The tale inside the ring is the same old rock ‘em sock ‘em blood and gore. But the story outside the ring is something altogether new. Yuppies--from San Diego to Miami--are attending boxing matches by the BMW-full. Apparently bored with their VCRs and ATVs, yuppies are turning to boxing. Some in the industry call it “designer boxing.” Why go directly home from the office on a Monday or Thursday night when, for $25--about the price of three blank VCR tapes--you can get your car valet-parked and a comfortable ringside seat in a No Smoking ballroom to see a couple of Joes pummel each other ragged?

Although the Irvine Marriott--with six consecutive sellouts--ranks among the most successful hotels to market yuppie boxing, it is hardly alone.

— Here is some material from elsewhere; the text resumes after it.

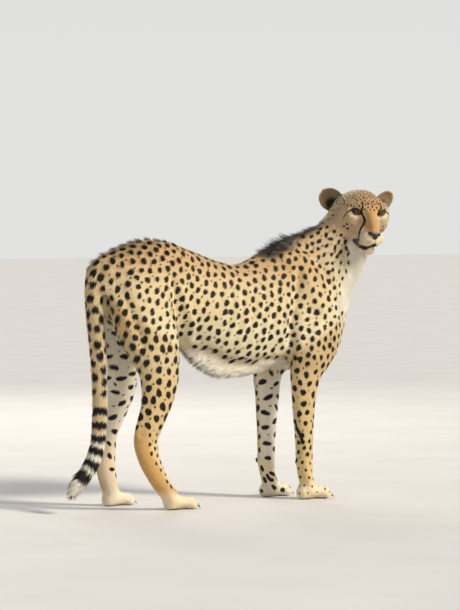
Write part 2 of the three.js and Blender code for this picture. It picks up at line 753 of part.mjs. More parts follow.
function addHead() {
  const body = polygonise(torso, [340, -260, 700], [640, 110, 980], [7, 7, 7], 1900);
  const bodyGrown = grown(body, GAP);
  let skull = cut(body, [headRoot]);
  for (const [side, hand] of SIDES) {
    skull = skull.subtract(eyeball(side, EYE_RADIUS + GAP));
    addNode("eye_" + hand, eyeball(side, EYE_RADIUS), EYE);
    addNode("ear_" + hand, ear(side).subtract(bodyGrown));
  }
  addNode("head", skull);
  addNode("nose", nosePad().subtract(bodyGrown), NOSE);
}

// The faces of a sheet with two sides, each a grid of rows and columns, closed along its four edges.
function sheetFaces(rows, columns) {
  const triangles = [];
  const at = (back, row, column) => (back * (rows + 1) + row) * (columns + 1) + column;
  const quad = (a, b, c, d) => triangles.push(a, b, c, a, c, d);
  for (let r = 0; r < rows; r++)
    for (let c = 0; c < columns; c++) {
      quad(at(0, r, c), at(0, r, c + 1), at(0, r + 1, c + 1), at(0, r + 1, c));
      quad(at(1, r, c), at(1, r + 1, c), at(1, r + 1, c + 1), at(1, r, c + 1));
    }
  for (let r = 0; r < rows; r++) {
    quad(at(0, r, 0), at(0, r + 1, 0), at(1, r + 1, 0), at(1, r, 0));
    quad(at(0, r, columns), at(1, r, columns), at(1, r + 1, columns), at(0, r + 1, columns));
  }
  for (let c = 0; c < columns; c++) {
    quad(at(0, 0, c), at(1, 0, c), at(1, 0, c + 1), at(0, 0, c + 1));
    quad(at(0, rows, c), at(0, rows, c + 1), at(1, rows, c + 1), at(1, rows, c));
  }
  return triangles;
}

// A cupped leaf that stands on the side of the head: rows from base to tip, columns from rim to rim.
function ear(side) {
  const base = onHead(-97, side * 63, -23);
  const up = onHead(-0.2, side * 0.68, 0.6).sub(onHead(0, 0, 0)).normalize();
  const facing = onHead(0.9, side * 0.35, -0.1).sub(onHead(0, 0, 0));
  facing.addScaledVector(up, -facing.dot(up)).normalize();
  const across = up.clone().cross(facing);
  const ROWS = 6;
  const COLUMNS = 6;
  const WIDEST = 0.45;
  const vertices = [];
  for (const back of [0, 1])
    for (let row = 0; row <= ROWS; row++)
      for (let column = 0; column <= COLUMNS; column++) {
        const v = (row / ROWS) * 0.97;
        const u = (column / COLUMNS) * 2 - 1;
        const above = (v - WIDEST) / (1 - WIDEST);
        const share = above < 0 ? mix(0.92, 1, v / WIDEST) : Math.sqrt(1 - above ** 2);
        const cup = 15 * (1 - u * u) * (1 - 0.6 * v);
        const thickness = back * mix(9, 5, v) * (1 - 0.35 * u * u);
        const point = base.clone().addScaledVector(up, v * EAR_HEIGHT);
        point.addScaledVector(across, u * share * EAR_HALF_WIDTH).addScaledVector(facing, -cup - thickness);
        vertices.push(point);
      }
  return facingOut(vertices, sheetFaces(ROWS, COLUMNS));
}

// A claw leaves the toe's tip forwards and curves down: rings of [forward, up, radius] from root to tip.
const CLAW_RINGS = [[-6, 15, 4], [9, 14, 3.2], [18, 4.5, 0.8]];
const CLAW_SIDES = 5;
const CLAW_FLATNESS = 0.7;
function claw(on, reach, l, size) {
  const vertices = [];
  for (const [f, u, radius] of CLAW_RINGS)
    for (let i = 0; i < CLAW_SIDES; i++) {
      const turn = (i / CLAW_SIDES) * 2 * Math.PI;
      const sideways = l + radius * CLAW_FLATNESS * Math.cos(turn);
      vertices.push(on((f + reach) * size, sideways, u * size + radius * Math.sin(turn)));
    }
  const triangles = [];
  const at = (ring, i) => ring * CLAW_SIDES + (i % CLAW_SIDES);
  const end = CLAW_RINGS.length - 1;
  for (let ring = 0; ring < end; ring++)
    for (let i = 0; i < CLAW_SIDES; i++) {
      triangles.push(at(ring, i), at(ring + 1, i), at(ring + 1, i + 1));
      triangles.push(at(ring, i), at(ring + 1, i + 1), at(ring, i + 1));
    }
  for (let i = 1; i < CLAW_SIDES - 1; i++) {
    triangles.push(at(0, 0), at(0, i), at(0, i + 1));
    triangles.push(at(end, 0), at(end, i + 1), at(end, i));
  }
  return facingOut(vertices, triangles);
}

// The dewclaw hangs from its toe on the inner side of the foreleg.
function addDewclaw({ at, heading }, footGrown, name) {
  const inner = -Math.sign(at[1]);
  const on = (f, l, u) => pawFrame(at, heading)(-8 + f, inner * 21 + l, 50 + u);
  addNode("dewclaw_" + name, claw(on, -2, 0, 1).subtract(footGrown), CLAW);
}

// The four toe claws of a paw, each outside the grown solid of the paw.
function addClaws({ at, heading, size }, footGrown, name) {
  const on = pawFrame(at, heading);
  TOES.forEach(([place, reach], i) => {
    const solid = claw(on, 56 + reach, place * 1.06 * TOE_WIDTH * size, size);
    addNode(`claw_${name}_${i + 1}`, solid.subtract(footGrown), CLAW);
  });
}

function addForeleg(side, hand) {
  const [near, far] = [-40, 190].map((y) => y * side).sort((a, b) => a - b);
  const leg = legs["fore_" + hand];
  const arm = polygonise(withLeg("fore_" + hand), [130, near, 340], [470, far, 620], [16, 12, 16], 410);
  addNode("upper_arm_" + hand, cut(arm, [...armZone(side), level(ELBOW_LEVEL, 1)]));
  const forearm = polygonise(leg, [130, near, 80], [400, far, 420], [11, 10, 18], 330);
  addNode("forearm_" + hand, cut(forearm, [level(ELBOW_LEVEL, -1), level(WRIST_LEVEL, 1)]));
  const foot = polygonise(leg, [150, near, -20], [440, far, 150], [7.5, 7, 7.5], 470);
  addNode("forefoot_" + hand, cut(foot, [level(WRIST_LEVEL, -1), FLOOR]));
  addClaws(PAWS["fore_" + hand], grown(foot, GAP), "fore_" + hand);
  addDewclaw(PAWS["fore_" + hand], grown(foot, GAP), hand);
}

function addHindleg(side, hand) {
  const [near, far] = [-40, 190].map((y) => y * side).sort((a, b) => a - b);
  const leg = legs["hind_" + hand];
  const thigh = polygonise(withLeg("hind_" + hand), [-500, near, 360], [-100, far, 680], [18, 14, 18], 460);
  addNode("thigh_" + hand, without(cut(thigh, [...thighZone(side), level(KNEE_LEVEL, 1)]), tailZone));
  const shank = polygonise(leg, [-460, near, 160], [-140, far, 440], [12, 10, 16], 330);
  addNode("shank_" + hand, cut(shank, [level(KNEE_LEVEL, -1), level(HOCK_LEVEL, 1)]));
  const foot = polygonise(leg, [-420, near, -20], [-90, far, 230], [8, 7.5, 9], 520);
  addNode("hindfoot_" + hand, cut(foot, [level(HOCK_LEVEL, -1), FLOOR]));
  addClaws(PAWS["hind_" + hand], grown(foot, GAP), "hind_" + hand);
}

function addTail() {
  const body = polygonise(tail, [-600, -70, 10], [-370, 60, 780], [10, 10, 14], 480);
  addNode("tail_base", cut(body, [tailRoot, tailZone[1], reversed(tailCuts[0])]));
  addNode("tail_middle", cut(body, [tailCuts[0], reversed(tailCuts[1])]));
  addNode("tail_lower", cut(body, [tailCuts[1], reversed(tailCuts[2])]));
  addNode("tail_tip", cut(body, [tailCuts[2]]));
}

addTrunk();
addNeck();
addHead();
for (const [side, hand] of SIDES) {
  addForeleg(side, hand);
  addHindleg(side, hand);
}
addTail();

// The part stands on the floor with the middle of its box over the origin.
const bounds = new THREE.Box3().setFromObject(group);
const middle = bounds.getCenter(new THREE.Vector3());
group.position.set(-middle.x, -middle.y, -bounds.min.z);

export default group;
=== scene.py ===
"""A standing cheetah: one skin under a coat of solid tufts, with its own eyes, nose, claws and whiskers.

The row frame is in metres. Places on the body are in the CAD source's own millimetres, from in_body().
Places on the head are in millimetres forward, left and up of the point between the pupils, from in_head().
In formulas x, y, z is a place on the body, and f, l, u is one on the head.
"""

import math

import bmesh
import bpy
import numpy as np
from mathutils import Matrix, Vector
from mathutils.bvhtree import BVHTree
from mathutils.kdtree import KDTree


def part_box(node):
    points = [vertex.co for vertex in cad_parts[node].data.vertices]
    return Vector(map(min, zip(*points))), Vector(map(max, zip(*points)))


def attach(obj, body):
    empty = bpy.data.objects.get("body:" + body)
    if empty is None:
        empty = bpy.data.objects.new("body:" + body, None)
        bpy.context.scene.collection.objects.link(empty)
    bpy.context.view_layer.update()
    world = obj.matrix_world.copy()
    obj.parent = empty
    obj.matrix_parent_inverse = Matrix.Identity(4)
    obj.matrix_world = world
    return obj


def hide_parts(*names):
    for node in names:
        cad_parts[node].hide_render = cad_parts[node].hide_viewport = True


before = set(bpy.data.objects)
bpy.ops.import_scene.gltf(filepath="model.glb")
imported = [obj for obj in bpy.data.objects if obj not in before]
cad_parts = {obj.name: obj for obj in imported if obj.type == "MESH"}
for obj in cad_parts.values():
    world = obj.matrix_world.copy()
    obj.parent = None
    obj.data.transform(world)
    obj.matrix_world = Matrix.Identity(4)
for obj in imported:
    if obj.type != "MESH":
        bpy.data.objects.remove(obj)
bpy.context.view_layer.update()
RANDOM = np.random.default_rng(20)
MM = 0.001
FAR = 30.0  # mm, a distance that stands for none near
BOTH = (1, -1)  # the left side and the right

# ---------- frames ----------
HEAD_TURN = 106  # degrees to the animal's right
HEAD_NOD = 20
HEAD_TILT = 2.7
HEAD_PLACE = np.array([479, -122, 868])  # the point between the pupils, in the CAD source's millimetres
EYE_DEPTH = 14.5  # the eyeball's centre behind the pupil
EYE_RADIUS = 16.5
NOSE_PLACE = np.array([60.0, 0, -50])  # on the head, mm


def turned(axis, degrees):
    """The rotation matrix about one axis, as numpy."""
    c, s = math.cos(math.radians(degrees)), math.sin(math.radians(degrees))
    i, j = {"x": (1, 2), "y": (2, 0), "z": (0, 1)}[axis]
    made = np.eye(3)
    made[i, i] = made[j, j] = c
    made[i, j], made[j, i] = -s, s
    return made


def middle(node):
    low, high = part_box(node)
    return np.array((low + high) / 2)


HEAD_AXES = turned("z", -HEAD_TURN) @ turned("y", HEAD_NOD) @ turned("x", -HEAD_TILT)
BETWEEN_EYES = (middle("eye_left") + middle("eye_right")) / 2
HEAD_ORIGIN = BETWEEN_EYES + HEAD_AXES[:, 0] * EYE_DEPTH * MM
BODY_ORIGIN = HEAD_ORIGIN - HEAD_PLACE * MM


def from_head(points):
    """Places on the head as points of the row frame."""
    return HEAD_ORIGIN + points @ HEAD_AXES.T * MM


def in_head(points):
    """Points of the row frame as places on the head."""
    return (points - HEAD_ORIGIN) @ HEAD_AXES / MM


def in_body(points):
    """Points of the row frame as places on the body."""
    return (points - BODY_ORIGIN) / MM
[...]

What is happening in Irvine, one of the nation’s wealthiest master-planned communities--with nearly a fourth of its households posting average annual incomes of at least $50,000--is spreading nationwide. More than a dozen hotels and nightclubs across the country are promoting boxing matches that are meticulously designed for young urban professionals.

Mostly No-Name Matches

These are not in the mold of big-name bouts at the Las Vegas or Atlantic City hotels, which host world championship boxing matches solely to lure high-ticket gamblers into their casinos. These are mostly no-name matches at businessmen’s hotels in predominantly upper-middle-class neighborhoods.

Hotel marketing directors have cleverly figured out how to fill up otherwise empty ballrooms--not to mention cocktail lounges and restaurants--on traditionally slow nights. Once-a-month live boxing is adding millions of dollars to the coffers of a growing number of hotels. And it is adding some luster to a sport with a black eye.

“Boxing has finally moved into the suburbs, and it has found a real home here,” said Christopher Coats, West Coast correspondent of Ring Magazine, the 63-year-old publication often referred to as the bible of boxing.

At recent boxing matches at the Fontainebleu Hilton in Miami, yuppies from the Fort Lauderdale area made a party of the occasion and arrived by the rented busload. Once a month at the Country Club nightclub in Reseda, upscale crowds of 1,000 or more dine on the likes of porterhouse steaks while watching live boxing. Each month at the El Cortez in San Diego, more than a dozen companies spend $250 for ringside cocktail tables carefully attended by tuxedo-decked waitresses.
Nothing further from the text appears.